SHORT PROBLEM: From the listing that follows, extract every line and set it down unaltered.

=====

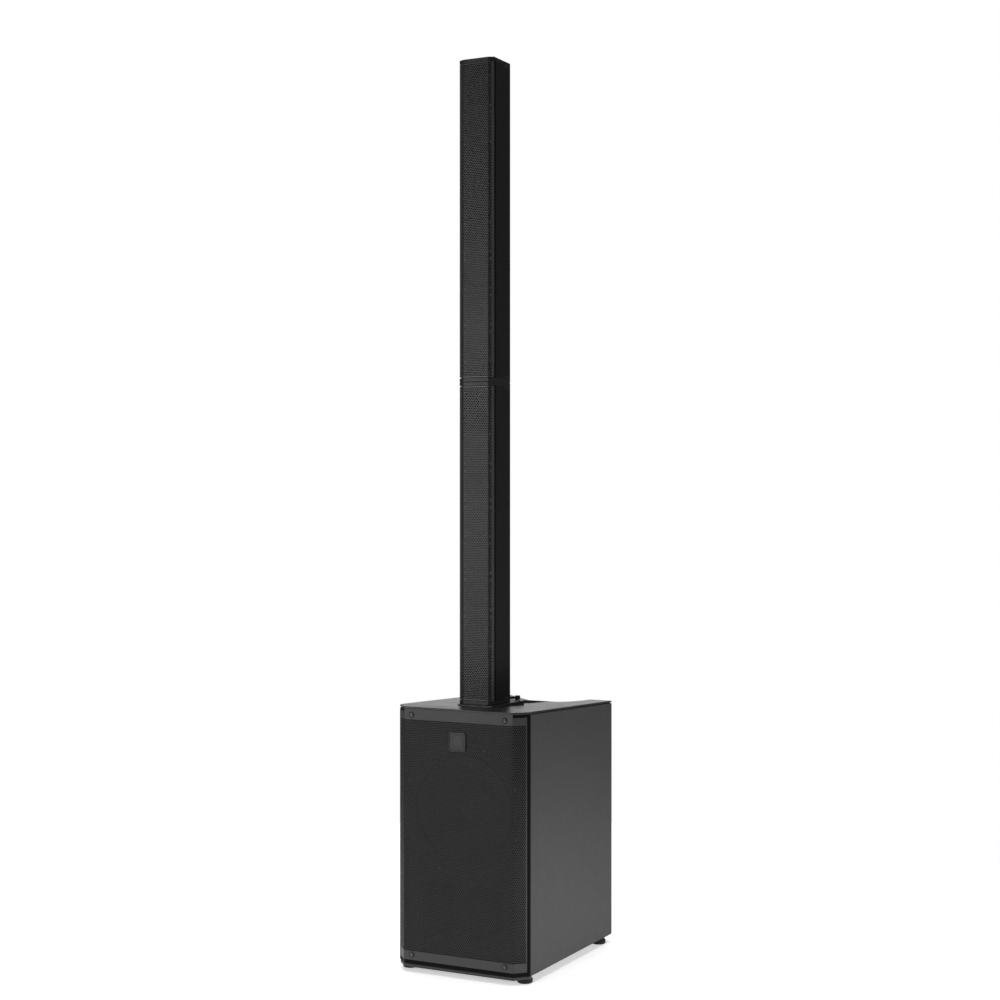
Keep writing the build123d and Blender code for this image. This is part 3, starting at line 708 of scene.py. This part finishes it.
class Look:
    """Node tree of one material, with short calls for the nodes used here."""

    def __init__(self, metallic=0.0, specular=0.5):
        self.material = bpy.data.materials.new("look")
        self.material.use_nodes = True
        self.tree = self.material.node_tree
        self.shader = self.tree.nodes["Principled BSDF"]
        self.shader.inputs["Metallic"].default_value = metallic
        self.shader.inputs["Specular IOR Level"].default_value = specular
        self.place = self.node("ShaderNodeTexCoord").outputs["Object"]
        self.normal = None

    def node(self, kind, **settings):
        made = self.tree.nodes.new(kind)
        for key, value in settings.items():
            setattr(made, key, value)
        return made

    def feed(self, socket, value):
        if isinstance(value, bpy.types.NodeSocket):
            self.tree.links.new(value, socket)
        else:
            socket.default_value = value

    def stretched(self, scale):
        mapping = self.node("ShaderNodeMapping")
        self.feed(mapping.inputs["Vector"], self.place)
        self.feed(mapping.inputs["Scale"], scale)
        return mapping.outputs["Vector"]

    def noise(self, scale, detail=3.0, vector=None, roughness=0.55):
        made = self.node("ShaderNodeTexNoise")
        self.feed(made.inputs["Vector"], vector or self.place)
        self.feed(made.inputs["Scale"], scale)
        self.feed(made.inputs["Detail"], detail)
        self.feed(made.inputs["Roughness"], roughness)
        return made.outputs["Fac"]

    def cells(self, scale, feature="F1"):
        made = self.node("ShaderNodeTexVoronoi", feature=feature)
        self.feed(made.inputs["Vector"], self.place)
        self.feed(made.inputs["Scale"], scale)
        return made.outputs["Distance"]

    def bands(self, scale, direction, distortion=0.0):
        made = self.node("ShaderNodeTexWave", wave_type="BANDS", bands_direction=direction)
        self.feed(made.inputs["Vector"], self.place)
        self.feed(made.inputs["Scale"], scale)
        self.feed(made.inputs["Distortion"], distortion)
        return made.outputs["Fac"]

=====

EXERCISE RESPONSE:
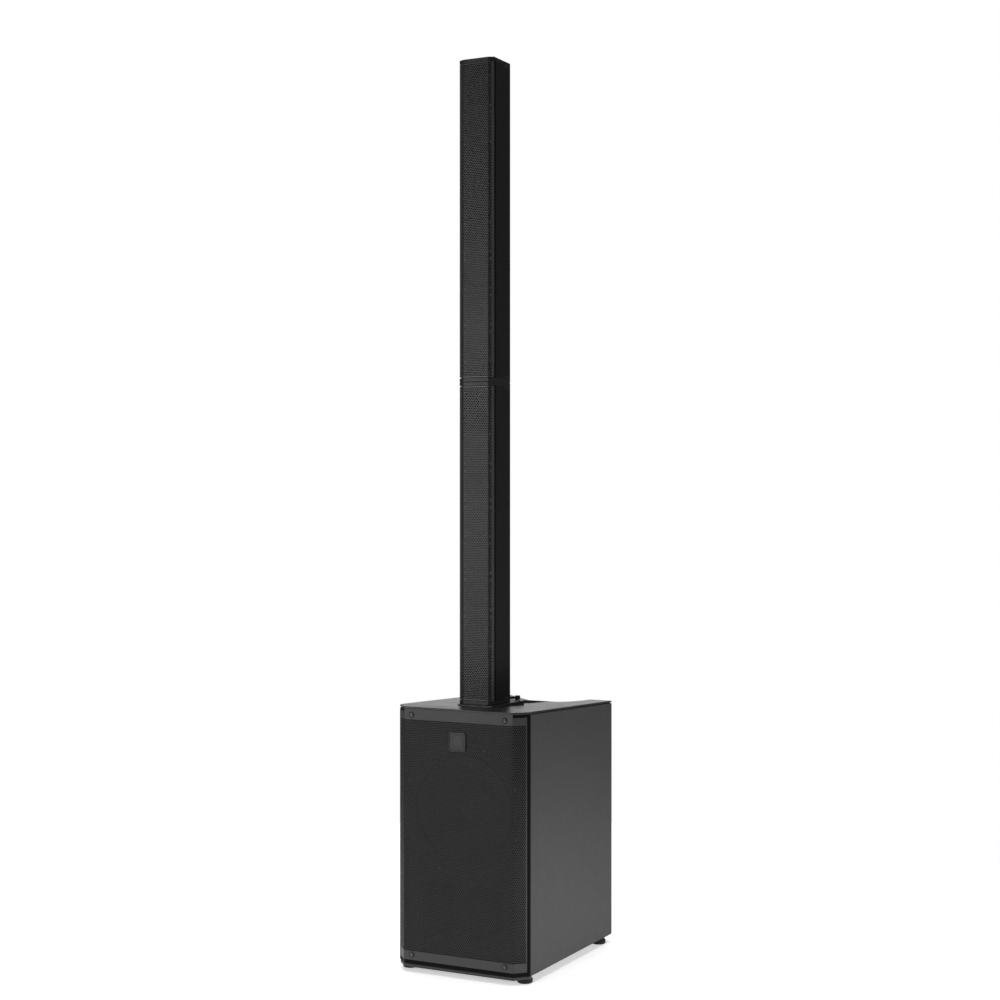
Keep writing the build123d and Blender code for this image. This is part 3, starting at line 708 of scene.py. This part finishes it.
class Look:
    """Node tree of one material, with short calls for the nodes used here."""

    def __init__(self, metallic=0.0, specular=0.5):
        self.material = bpy.data.materials.new("look")
        self.material.use_nodes = True
        self.tree = self.material.node_tree
        self.shader = self.tree.nodes["Principled BSDF"]
        self.shader.inputs["Metallic"].default_value = metallic
        self.shader.inputs["Specular IOR Level"].default_value = specular
        self.place = self.node("ShaderNodeTexCoord").outputs["Object"]
        self.normal = None

    def node(self, kind, **settings):
        made = self.tree.nodes.new(kind)
        for key, value in settings.items():
            setattr(made, key, value)
        return made

    def feed(self, socket, value):
        if isinstance(value, bpy.types.NodeSocket):
            self.tree.links.new(value, socket)
        else:
            socket.default_value = value

    def stretched(self, scale):
        mapping = self.node("ShaderNodeMapping")
        self.feed(mapping.inputs["Vector"], self.place)
        self.feed(mapping.inputs["Scale"], scale)
        return mapping.outputs["Vector"]

    def noise(self, scale, detail=3.0, vector=None, roughness=0.55):
        made = self.node("ShaderNodeTexNoise")
        self.feed(made.inputs["Vector"], vector or self.place)
        self.feed(made.inputs["Scale"], scale)
        self.feed(made.inputs["Detail"], detail)
        self.feed(made.inputs["Roughness"], roughness)
        return made.outputs["Fac"]

    def cells(self, scale, feature="F1"):
        made = self.node("ShaderNodeTexVoronoi", feature=feature)
        self.feed(made.inputs["Vector"], self.place)
        self.feed(made.inputs["Scale"], scale)
        return made.outputs["Distance"]

    def bands(self, scale, direction, distortion=0.0):
        made = self.node("ShaderNodeTexWave", wave_type="BANDS", bands_direction=direction)
        self.feed(made.inputs["Vector"], self.place)
        self.feed(made.inputs["Scale"], scale)
        self.feed(made.inputs["Distortion"], distortion)
        return made.outputs["Fac"]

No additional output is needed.